Taxes on long-term capital gains – generally classified as an asset that's held for more than one year – currently range from 0% to 20%, depending on a person's income. 

Wealthier investors are also subject to an additional 3.8% tax on long- and short-term capital gains that's used to fund ObamaCare. Short-term capital gains on assets sold within a year are typically taxed as ordinary income.

Increase levies on inherited assets 

The president also wants to eliminate the so-called stepped-up basis. 

Under current law, when heirs inherit an asset that has appreciated in value, they get a "step-up" in basis, meaning they receive the holding at its current market value. Beneficiaries can sell those assets and pay capital gains based only on the time they receive the asset and the time they sold it, allowing them to minimize the tax bite.  

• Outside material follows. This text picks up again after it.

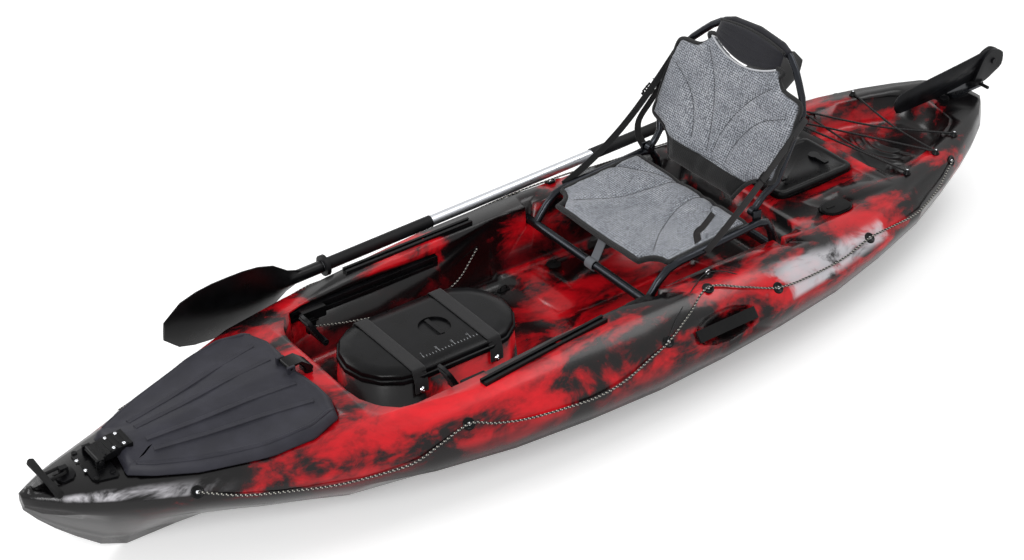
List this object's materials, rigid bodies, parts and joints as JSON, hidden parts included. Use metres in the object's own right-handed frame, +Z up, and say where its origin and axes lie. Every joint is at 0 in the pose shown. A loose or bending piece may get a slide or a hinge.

The first $1 million of gains would be exempt from the end of the stepped-up basis, and there would be no tax if the gains are used for charitable donations.

Congress estimates that stepping up the basis of inherited assets costs the government about $43 billion a year. Eliminating the practice – coupled with raising the top statutory rate on capital gains from 20% to 39.6% – would generate an estimated $113 billion in new revenue over the next decade, according to recent findings from the Penn Wharton Budget Model, a nonpartisan group at the University of Pennsylvania's Wharton School. 


End the private-equity tax break

Democratic Sens. Ron Wyden and Sheldon Whitehouse went a step further than Biden, introducing legislation in August to repeal the break for carried interest, which allows private equity fund managers to pay lower taxes on their earnings than they would for regular income.

Under the proposal, they would also be prohibited from deferring tax payments on those earnings.

Requiring fund managers to pay taxes on their profits would raise an estimated $63 billion over the next decade, according to the Joint Committee on Taxation.

Hike taxes on corporations  

Biden has also called for higher taxes on businesses, including hiking the corporate tax rate to 28% from 21%, rolling back a key part of Republicans' 2017 tax law. 

The president has also pushed for a higher global minimum on companies' foreign earnings.